When I was drafted for Vietnam I was 19 years old. I know many of my comrades were even younger, having lied about their age, but nobody was older than 20 unless they were career military. Are you really a fully functional and developed adult at 19 years of age?

The concept here is that of "cognitive dissonance". This, along with the biological nature of adrenal memories is the entire basis of PTSD. CG is the contrast between the worldview you hold, and the real world you experience.

Hence, a kid who has never seen a dead body or someone blasted apart or a 9 year old kid toss a fragmentation grenade killing 4 or 5 of his buddies and blowing the arms or legs of some others (and let's face who has?) experiences a real shock when these things are witnessed as they collide with his previously held world view.

But a child that is say, 8 or 9, has not truly developed their entire personal worldview. This makes it easier to change their worldview as the masters of war desire. But it also makes the trauma much greater and enduring in twisting the kid's soul and character. Such a child can recover, but never totally.

Yet, I do not think any solider who has been there and done it totally recovers either. Things he got praise and ribbons for in war are things he would be sent to prison for or put on death row for doing at home. Again we have the cognitive dissonance issue.

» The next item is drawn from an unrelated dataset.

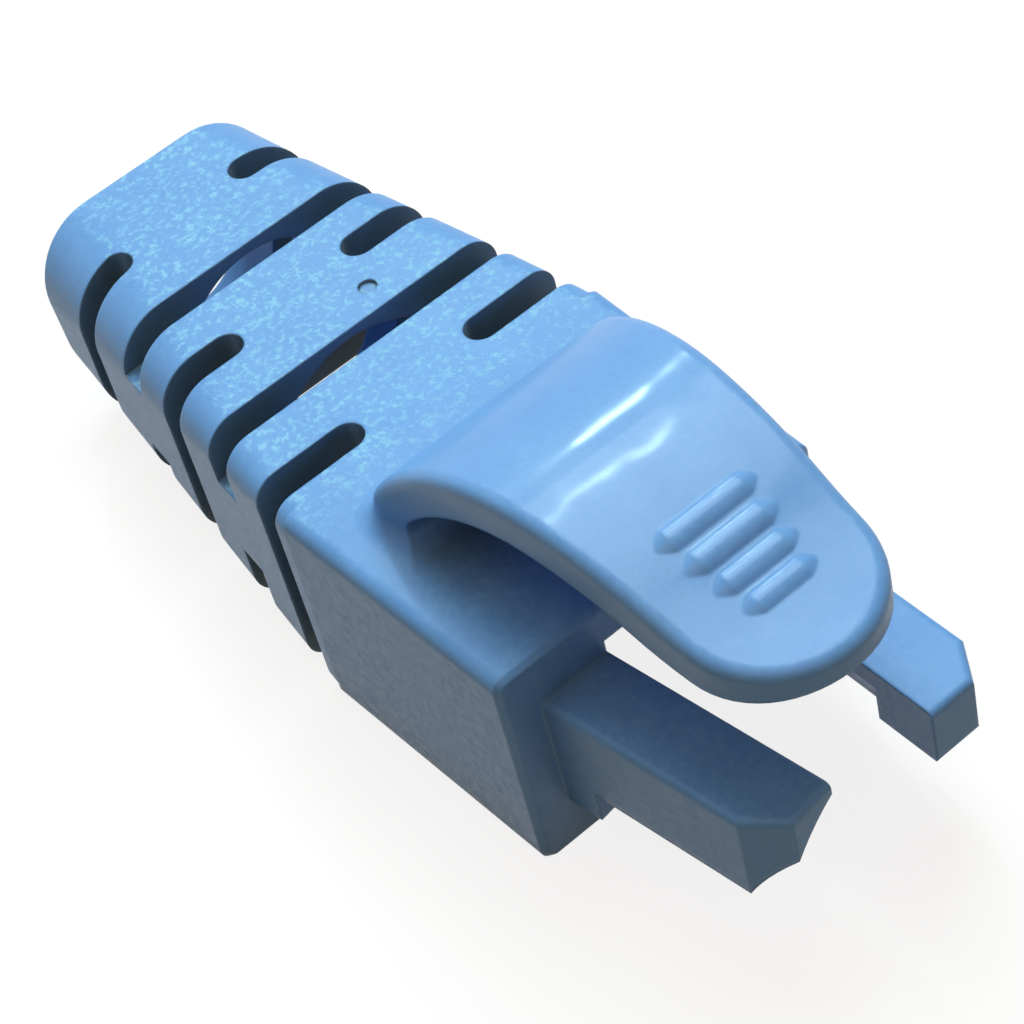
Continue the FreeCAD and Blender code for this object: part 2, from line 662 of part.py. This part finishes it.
# The same prong leans in towards the other about the outer edge of its root
PIVOT = "(Sizes.prong_gap / 2 + Sizes.prong_width)"
near_prong.Placement.Rotation = FreeCAD.Rotation(FreeCAD.Vector(0, 0, 1), 1)
near_prong.setExpression("Placement.Rotation.Angle", "Sizes.prong_lean")
near_prong.setExpression("Placement.Base.x", "-%s * (1 - cos(Sizes.prong_lean))" % PIVOT)
near_prong.setExpression("Placement.Base.y", "%s * sin(Sizes.prong_lean)" % PIVOT)

moulding = fuse("Moulding", [slotted_tube, guard_solid, far_prong, near_prong] + ribs)


def at_guard_root(point):
    """Whether a point lies where the tongue stands on the shell."""
    return (
        abs(point.z - size("Sizes.shell_height")) < NEAR
        and size("Sizes.guard_crest") < point.y < size("Sizes.guard_back") + NEAR
        and abs(point.x) < size(ROOT_HALF) + NEAR
    )


boot = fillet("Boot", moulding, at_guard_root, "Sizes.guard_root_round")
boot.Label = "strain_relief_boot"
# The origin is moved back to the middle of the boot's length, on its underside
boot.setExpression("Placement.Base.y", "(Sizes.prong_length - Sizes.overall_length) / 2")
doc.recompute()

for item in doc.Objects:
    if "Invalid" in item.State or "Error" in item.State:
        raise RuntimeError("%s did not compute: %s" % (item.Name, item.State))
if boot.Shape.isNull() or not boot.Shape.isValid() or len(boot.Shape.Solids) != 1:
    raise RuntimeError("%s is not one valid solid" % boot.Label)
boot.Shape.exportStep("parts/%s.step" % boot.Label)
print(boot.Label, boot.Shape.Volume, boot.Shape.BoundBox)
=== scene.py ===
import math

import bpy
from mathutils import Matrix, Vector

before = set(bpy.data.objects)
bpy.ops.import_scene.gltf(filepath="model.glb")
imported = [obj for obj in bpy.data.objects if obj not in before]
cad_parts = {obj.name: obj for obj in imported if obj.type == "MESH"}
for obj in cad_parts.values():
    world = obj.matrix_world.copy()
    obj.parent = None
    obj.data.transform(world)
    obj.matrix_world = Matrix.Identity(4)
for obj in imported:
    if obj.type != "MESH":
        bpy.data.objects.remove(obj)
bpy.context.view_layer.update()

MM = 0.001
IMAGE = 1024

# Camera, fitted to the photograph's straight edges
AZIMUTH = math.radians(-27.839)
ELEVATION = math.radians(47.235)
ROLL = math.radians(-16.047)
DISTANCE = 104.812 * MM
TARGET = Vector((-0.281, -1.44, 4.432)) * MM
FOCAL_PIXELS = 3000.0
CENTRE_PIXEL = (492.654, 526.754)
SENSOR = 36.0

# Colours of the plastic; the recess tint is painted shade that darkens what lies deep in slots
DEEP_BLUE = (0.125, 0.35, 0.78, 1)
PALE_BLUE = (0.175, 0.435, 0.87, 1)
PAINTED_GLINT_BLUE = (0.29, 0.68, 0.95, 1)
PAINTED_RECESS_SHADE = (0.55, 0.36, 0.19, 1)
PAINTED_SHADE_REACH = 3.5 * MM
PAINTED_SHADE_OPENNESS = (0.25, 0.85)

# Noise, in cells per metre and in rising detail: broad patches, clouds, grain
PATCH_SCALE = 210.0
CLOUD_SCALE = 420.0
GRAIN_SCALE = 3600.0
NOISE_ROUGHNESS = 0.65
GRAIN_SHARE = 0.45
TINT_RANGE = (0.32, 0.68)

# Painted highlight: pale specks that stand in for glints of gloss, only on flat upward faces above this
# height, and mostly behind the guard
SPECK_HEIGHT = 6.5 * MM
SPECK_LEVEL = (0.50, 0.64)
SPECK_PATCHES = (0.38, 0.60)
SPECK_STRENGTH = (0.55, 0.85)
FLATNESS = (0.95, 0.99)
GUARD_ROOT = (-2.5 * MM, 0.5 * MM)
SPECKS_ON_SHELL = 0.1

# Gloss and relief; the guard is smoother where fingers rub its top
GRAIN_GLOSS = (0.35, 0.65)
ROUGHNESS = (0.34, 0.48)
GRAIN_HEIGHT = 0.011 * MM
SWAY_HEIGHT = 0.10 * MM
EDGE_SOFTNESS = 0.18 * MM
POLISHED_HEIGHTS = (12.2 * MM, 14.0 * MM)
POLISH = 0.2

# Surroundings: white to look at, dim and warm as a source of light
WHITE = (1, 1, 1, 1)
FLOOR_PAINT = (0.9, 0.9, 0.9, 1)
FLOOR_BOUNCE = (0.25, 0.17, 0.11, 1)
FLOOR_HALF = 1.5
FLOOR_GLOW = 1.08
FLOOR_GLOW_SHARE = 0.78
AMBIENT = 0.12
AMBIENT_COLOUR = (1.0, 0.62, 0.38, 1)
DAYLIGHT = (0.85, 0.98, 1.0)
GLINT = (0.70, 1.0, 1.0)
WARM = (1.0, 0.70, 0.48)


def add_camera():
    """Camera at the photograph's viewing angle."""
    back = Vector((
        math.sin(AZIMUTH) * math.cos(ELEVATION),
        -math.cos(AZIMUTH) * math.cos(ELEVATION),
        math.sin(ELEVATION),
    ))
    level = Vector((math.cos(AZIMUTH), math.sin(AZIMUTH), 0))
    up = back.cross(level)
    right = math.cos(ROLL) * level + math.sin(ROLL) * up
    top = math.cos(ROLL) * up - math.sin(ROLL) * level
    data = bpy.data.cameras.new("camera")
    data.sensor_width = SENSOR
    data.lens = SENSOR * FOCAL_PIXELS / IMAGE
    data.shift_x = (IMAGE / 2 - CENTRE_PIXEL[0]) / IMAGE
    data.shift_y = (CENTRE_PIXEL[1] - IMAGE / 2) / IMAGE
    data.clip_start = 0.005
    camera = bpy.data.objects.new("camera", data)
    bpy.context.collection.objects.link(camera)
    turn = Matrix((right, top, back)).transposed().to_4x4()
    camera.matrix_world = Matrix.Translation(TARGET + DISTANCE * back) @ turn
    bpy.context.scene.camera = camera


def add_area_light(name, direction, distance, size, power, colour):
    """Soft square light that faces the middle of the object."""
    data = bpy.data.lights.new(name, "AREA")
    data.shape = "SQUARE"
    data.size = size
    data.energy = power
    data.color = colour
    lamp = bpy.data.objects.new(name, data)
    bpy.context.collection.objects.link(lamp)
    towards = Vector(direction).normalized()
    lamp.location = towards * distance
    lamp.rotation_euler = towards.to_track_quat("Z", "Y").to_euler()


class Nodes:
    """Short way to build a node tree."""

    def __init__(self, tree):
        self.tree = tree

    def add(self, kind, values=None, **settings):
        node = self.tree.nodes.new("ShaderNode" + kind)
        for key, value in settings.items():
            setattr(node, key, value)
        for key, value in (values or {}).items():
            node.inputs[key].default_value = value
        return node

    def link(self, start, end):
        self.tree.links.new(start, end)

    def noise(self, place, scale, detail):
        """Cloudy value from 0 to 1 over the surface."""
        node = self.add("TexNoise", {"Scale": scale, "Detail": detail, "Roughness": NOISE_ROUGHNESS})
        self.link(place, node.inputs["Vector"])
        return node.outputs["Fac"]

    def remap(self, value, span, start=0.0, end=1.0):
        """Value stretched from its span onto start to end, and held there beyond."""
        node = self.add("MapRange", {
            "From Min": span[0], "From Max": span[1], "To Min": start, "To Max": end,
        })
        self.link(value, node.inputs["Value"])
        return node.outputs["Result"]

    def product(self, first, *others):
        """All the values multiplied together."""
        for other in others:
            node = self.add("Math", operation="MULTIPLY")
            self.link(first, node.inputs[0])
            self.link(other, node.inputs[1])
            first = node.outputs[0]
        return first

    def blend(self, share, first, colour, blend_type="MIX"):
        """First colour with the share of the second one laid over it."""
        node = self.add("Mix", {"B": colour}, data_type="RGBA", blend_type=blend_type)
        self.link(share, node.inputs["Factor"])
        self.link(first, node.inputs["A"])
        return node.outputs["Result"]

    def relief(self, height, distance, strength, normal):
        """Normal after a fine relief of the given height."""
        node = self.add("Bump", {"Strength": strength, "Distance": distance})
        self.link(height, node.inputs["Height"])
        self.link(normal, node.inputs["Normal"])
        return node.outputs["Normal"]


def empty_material(name):
    """Material with nothing but its output."""
    material = bpy.data.materials.new(name)
    material.use_nodes = True
    material.node_tree.nodes.clear()
    nodes = Nodes(material.node_tree)
    return material, nodes, nodes.add("OutputMaterial")


def cloudy_tint(nodes, cloud, grain):
    """Blue that drifts between a deep and a pale tone."""
    broad = nodes.add("Math", {1: 1 - GRAIN_SHARE}, operation="MULTIPLY")
    total = nodes.add("Math", {1: GRAIN_SHARE}, operation="MULTIPLY_ADD")
    tint = nodes.add("ValToRGB")
    for stop, position, colour in zip(tint.color_ramp.elements, TINT_RANGE, (DEEP_BLUE, PALE_BLUE)):
        stop.position = position
        stop.color = colour
    nodes.link(cloud, broad.inputs[0])
    nodes.link(grain, total.inputs[0])
    nodes.link(broad.outputs[0], total.inputs[2])
    nodes.link(total.outputs[0], tint.inputs["Fac"])
    return tint.outputs["Color"]


def painted_glint_share(nodes, normal, along, waves, grain):
    """How much painted highlight shows as pale specks: on the sleeve's flat, upward-facing top, in uneven
    patches.
    """
    facing = nodes.add("SeparateXYZ")
    high = nodes.add("Math", {1: SPECK_HEIGHT}, operation="GREATER_THAN")
    nodes.link(normal, facing.inputs["Vector"])
    nodes.link(along.outputs["Z"], high.inputs[0])
    return nodes.product(
        nodes.remap(grain, SPECK_LEVEL),
        nodes.remap(waves, SPECK_PATCHES, *SPECK_STRENGTH),
        nodes.remap(facing.outputs["Z"], FLATNESS),
        nodes.remap(along.outputs["Y"], GUARD_ROOT, SPECKS_ON_SHELL, 1.0),
        high.outputs[0],
    )


def soft_plastic():
    """Satin blue moulded plastic with a fine mottle, painted highlight specks, painted shade in its
    recesses and softened edges.
    """
    material, nodes, output = empty_material("blue_soft_plastic")
    shader = nodes.add("BsdfPrincipled", {
        "IOR": 1.5, "Specular IOR Level": 0.3, "Coat Roughness": 0.12,
    })
    coordinates = nodes.add("TexCoord")
    place = coordinates.outputs["Object"]
    along = nodes.add("SeparateXYZ")
    nodes.link(place, along.inputs["Vector"])
    cloud = nodes.noise(place, CLOUD_SCALE, 4.0)
    grain = nodes.noise(place, GRAIN_SCALE, 3.0)
    waves = nodes.noise(place, PATCH_SCALE, 2.0)

    # Painted highlight: pale specks on flat upward faces stand in for glints of gloss
    painted_glints = painted_glint_share(nodes, coordinates.outputs["Normal"], along, waves, grain)
    colour = nodes.blend(painted_glints, cloudy_tint(nodes, cloud, grain), PAINTED_GLINT_BLUE)
    # Painted shade: the colour darkens towards the recess tint where ambient occlusion finds slots and
    # hollows
    openness = nodes.add("AmbientOcclusion", {"Distance": PAINTED_SHADE_REACH}, samples=4).outputs["AO"]
    painted_shade = nodes.remap(openness, PAINTED_SHADE_OPENNESS, 1.0, 0.0)
    colour = nodes.blend(painted_shade, colour, PAINTED_RECESS_SHADE, "MULTIPLY")

    edge = nodes.add("Bevel", {"Radius": EDGE_SOFTNESS}, samples=6).outputs["Normal"]
    nodes.link(colour, shader.inputs["Base Color"])
    nodes.link(nodes.remap(grain, GRAIN_GLOSS, *ROUGHNESS), shader.inputs["Roughness"])
    nodes.link(nodes.relief(grain, GRAIN_HEIGHT, 0.5, edge), shader.inputs["Normal"])
    nodes.link(nodes.remap(along.outputs["Z"], POLISHED_HEIGHTS, 0.0, POLISH), shader.inputs["Coat Weight"])
    nodes.link(nodes.relief(waves, SWAY_HEIGHT, 1.0, edge), shader.inputs["Coat Normal"])
    nodes.link(shader.outputs["BSDF"], output.inputs["Surface"])
    return material


def seen_directly(nodes):
    """1 for rays from the camera, from gloss and through glass, otherwise 0."""
    path = nodes.add("LightPath")
    total = path.outputs["Is Camera Ray"]
    for kind in ("Is Glossy Ray", "Is Transmission Ray"):
        either = nodes.add("Math", operation="MAXIMUM")
        nodes.link(total, either.inputs[0])
        nodes.link(path.outputs[kind], either.inputs[1])
        total = either.outputs[0]
    return total


def show_when_seen(nodes, otherwise, seen, output):
    """Surface with one look for rays that see it and another for light that bounces."""
    mix = nodes.add("MixShader")
    nodes.link(seen_directly(nodes), mix.inputs[0])
    nodes.link(otherwise.outputs[0], mix.inputs[1])
    nodes.link(seen.outputs[0], mix.inputs[2])
    nodes.link(mix.outputs[0], output.inputs["Surface"])


def floor_material():
    """White floor that keeps the object's shadow and bounces little light."""
    material, nodes, output = empty_material("floor_white")
    dim = nodes.add("BsdfDiffuse", {"Color": FLOOR_BOUNCE})
    pale = nodes.add("BsdfDiffuse", {"Color": FLOOR_PAINT})
    glow = nodes.add("Emission", {"Color": WHITE, "Strength": FLOOR_GLOW})
    white = nodes.add("MixShader", {0: FLOOR_GLOW_SHARE})
    nodes.link(pale.outputs[0], white.inputs[1])
    nodes.link(glow.outputs[0], white.inputs[2])
    show_when_seen(nodes, dim, white, output)
    return material


def add_floor():
    """Plain floor that the boot lies on."""
    corners = [(x * FLOOR_HALF, y * FLOOR_HALF, 0) for x, y in ((-1, -1), (1, -1), (1, 1), (-1, 1))]
    mesh = bpy.data.meshes.new("floor")
    mesh.from_pydata(corners, [], [(0, 1, 2, 3)])
    mesh.materials.append(floor_material())
    floor = bpy.data.objects.new("floor", mesh)
    bpy.context.collection.objects.link(floor)


def set_world():
    """White surroundings that light the object only softly."""
    world = bpy.data.worlds.new("studio")
    world.use_nodes = True
    bpy.context.scene.world = world
    world.node_tree.nodes.clear()
    nodes = Nodes(world.node_tree)
    output = nodes.add("OutputWorld")
    ambient = nodes.add("Background", {"Color": AMBIENT_COLOUR, "Strength": AMBIENT})
    white = nodes.add("Background", {"Color": WHITE, "Strength": 1.0})
    show_when_seen(nodes, ambient, white, output)


bpy.context.scene.view_settings.view_transform = "Standard"
add_camera()
add_floor()
set_world()
add_area_light("key", (0.30, 0.25, 0.92), distance=0.35, size=0.20, power=0.80, colour=DAYLIGHT)
add_area_light("window", (0.0, 0.78, 0.62), distance=0.45, size=0.40, power=0.35, colour=DAYLIGHT)
add_area_light("upper_glint", (0.37, 0.70, 0.605), distance=0.50, size=0.02, power=0.24, colour=GLINT)
add_area_light("lower_glint", (0.345, 0.46, 0.82), distance=0.50, size=0.02, power=0.14, colour=GLINT)
add_area_light("fill", (-0.25, -0.42, 0.9), distance=0.40, size=0.30, power=0.30, colour=WARM)

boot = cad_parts["strain_relief_boot"]
plastic = soft_plastic()
for material_slot in boot.material_slots:
    material_slot.material = plastic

Next when we lets consider US soldiers returning from a war. The political and social context they return to is critical to their re-assimilation into the social order, if that is ever to happen.

First, anyone they previously knew, who was their age before they left, is a stranger to them now. A girlfriend might be the exception but those types are very, very rare and generally won't re-associate with the returning soldier anyway. The kids they knew when they left seem so very much younger to the vet when he gets back, they have no longer anything in common. Hence, he feels isolated

Second, in my case the political atmosphere for returning Nam vets was very poor. Television shows were habitually showing us a "deranged killers" and "assassins" in the many and various "police dramas". The general public either thought, we were just that and "baby killers" to boot, or the old WW2 guys tried to keep us out of the VFW because we "lost the war".